RIA – Rich Internet Accessibility?

It is interesting to be getting into the RIA realm. I see the benefits on several levels (‘stickiness’ from a business perspective, general usability), but I am also very aware of the challenges.

I have a background in accessibility, so that is a large concern for me even as I want to turn to using these new technologies. I engaged a co-worker who works in the search arena, to ask him about ajax/flex/flash. His first response was the same as the accessibility response, that they’re less than ideal. What struck me, however, was the difference in how to deal with the issues.

One thing I need to remember is that there is SOME difference between the two. We were looking at rapidly changing content — that content doesn’t need to be ‘understood’ by a search engine. However, it does need to be available to users of assistive technologies. From a search perspective, a hybrid site in which the ‘main’ content is text, and therefore indexable, is ok. It’s not from an accessibility standpoint.

Avenue-A Razorfish just published an article on SOFA — (search optimized flash architecture. The idea is that the content is written to the page in XHTML and then presented via flash. The concern is that this could be considered to be cloaking. However, if the content is the same, simply presented in a different format, this should be immaterial.

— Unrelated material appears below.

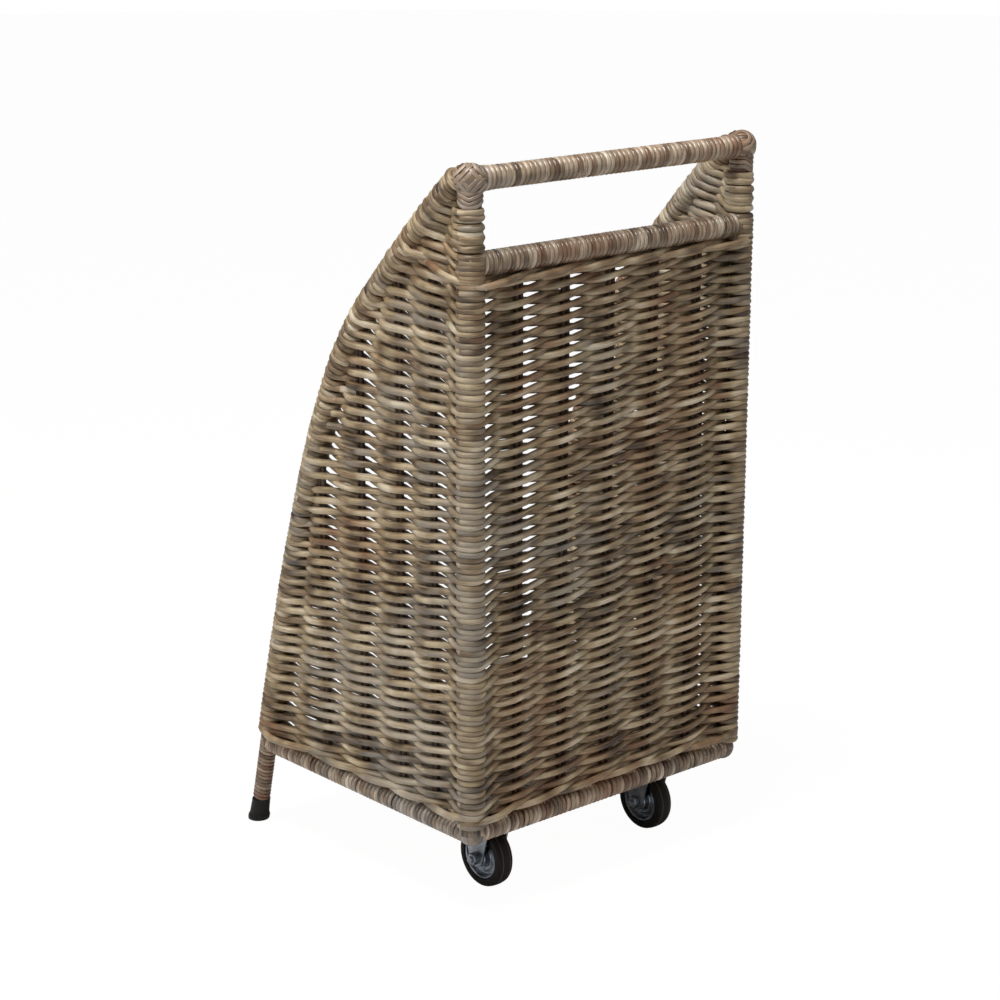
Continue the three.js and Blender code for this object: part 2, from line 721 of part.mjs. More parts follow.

I am really enjoying my work. I’m learning plenty, and am also finding there are plenty of opportunities to share my thoughts and opinions and explore other areas as well. I don’t know if it is partially due to the small size of the company and the tremendous growth they’re undergoing that processes are still fluid and there is opportunity to make an impact, but it is definitely a great environment for me!

In other news, if anyone is an information architect or a flex developer looking for a new job with a fantastic company, drop me a line… !

3 thoughts on “RIA – Rich Internet Accessibility?

  • Hi, I saw your question in comments at Ryan’s blog, but CNET requires membership to comment there, so I’m commenting here…. 😉

    ” I did have a question about flex/flash accessibility — my understanding is that it leverages MSAA (Microsoft Active Accessibility), so if you’re running another browser, you’re out of luck. Am I mistaken?”

    The text-to-speech process in Adobe Flash Player uses the Microsoft Active Accessibility API, so it must be used on Windows, but people who use JAWS and Window Eyez and other renderers for that API should be able to use any capable browser — to my memory, it’s not an IE-only thing. (In practice, a lot depends on versioning of the screenreader — it’s been uneven support over the years.) Bottom line is that standard screenreader setups will work for SWF as they do for HTML.

    Text-to-speech is only one small part of making a network experience, clear, useful, and accessible to the widest reasonable percentage of the world, though. Video can reach many people whose English skills are low, for instance. But those are separate issues.


  • @John:
    thanks for your comment. I’d just as soon have it posted here, anyway! After I asked about MSAA I did a bit of research and saw it was a platform, not a browser, solution, so that alleviated some of my concerns, thanks.
    I am really intrigued by the fact that flash can detect a screenreader, that seems like something that web developers of non-rich (poor? 😉 ) applications have been trying to do for a long time. I’m torn as to whether or not it is a good thing — I still hold fast to the idea that we should ‘dumb down’ sites for users of assistive technology. That being said, a former colleague brought up a good point: we develop user interfaces based on a visual mental model: the page metaphor, etc. Non-sighted users would not share the same model, so perhaps there is a better way to present information.